# GIVEN REQUEST
Restate, word for word, all of the material shown below.

# SUPPLIED MATERIAL
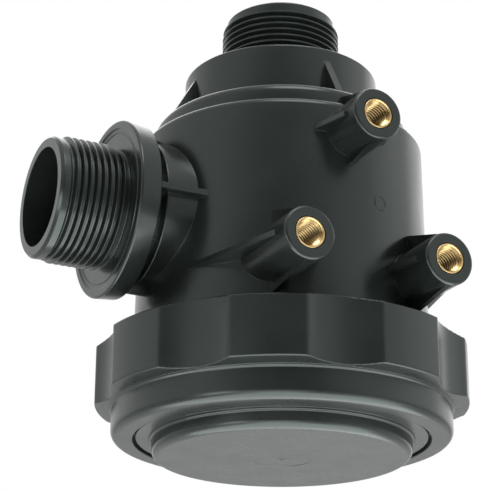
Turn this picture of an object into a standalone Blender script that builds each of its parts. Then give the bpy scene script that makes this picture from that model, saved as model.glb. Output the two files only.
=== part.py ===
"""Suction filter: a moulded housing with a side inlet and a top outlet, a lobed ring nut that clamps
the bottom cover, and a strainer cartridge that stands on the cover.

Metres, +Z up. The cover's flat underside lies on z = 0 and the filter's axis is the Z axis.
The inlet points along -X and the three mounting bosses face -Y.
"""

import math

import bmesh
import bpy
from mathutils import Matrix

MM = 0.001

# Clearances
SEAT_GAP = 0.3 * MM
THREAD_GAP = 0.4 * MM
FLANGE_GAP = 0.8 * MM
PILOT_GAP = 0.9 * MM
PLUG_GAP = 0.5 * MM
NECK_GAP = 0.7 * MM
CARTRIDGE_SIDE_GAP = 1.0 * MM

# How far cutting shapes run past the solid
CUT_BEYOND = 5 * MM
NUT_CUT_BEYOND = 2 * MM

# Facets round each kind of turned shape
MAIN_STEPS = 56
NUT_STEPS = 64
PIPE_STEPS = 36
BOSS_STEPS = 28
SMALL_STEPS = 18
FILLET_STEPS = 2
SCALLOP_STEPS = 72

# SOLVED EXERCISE
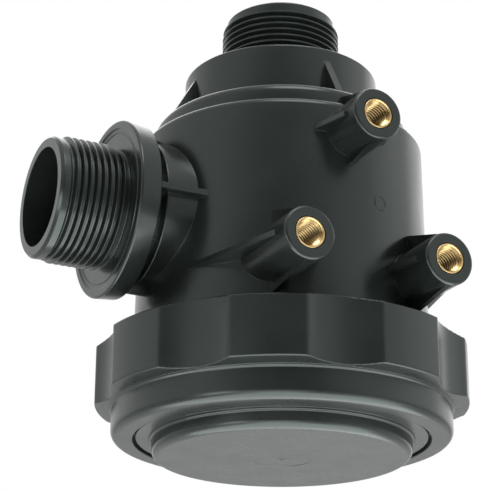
Turn this picture of an object into a standalone Blender script that builds each of its parts. Then give the bpy scene script that makes this picture from that model, saved as model.glb. Output the two files only.
=== part.py ===
"""Suction filter: a moulded housing with a side inlet and a top outlet, a lobed ring nut that clamps
the bottom cover, and a strainer cartridge that stands on the cover.

Metres, +Z up. The cover's flat underside lies on z = 0 and the filter's axis is the Z axis.
The inlet points along -X and the three mounting bosses face -Y.
"""

import math

import bmesh
import bpy
from mathutils import Matrix

MM = 0.001

# Clearances
SEAT_GAP = 0.3 * MM
THREAD_GAP = 0.4 * MM
FLANGE_GAP = 0.8 * MM
PILOT_GAP = 0.9 * MM
PLUG_GAP = 0.5 * MM
NECK_GAP = 0.7 * MM
CARTRIDGE_SIDE_GAP = 1.0 * MM

# How far cutting shapes run past the solid
CUT_BEYOND = 5 * MM
NUT_CUT_BEYOND = 2 * MM

# Facets round each kind of turned shape
MAIN_STEPS = 56
NUT_STEPS = 64
PIPE_STEPS = 36
BOSS_STEPS = 28
SMALL_STEPS = 18
FILLET_STEPS = 2
SCALLOP_STEPS = 72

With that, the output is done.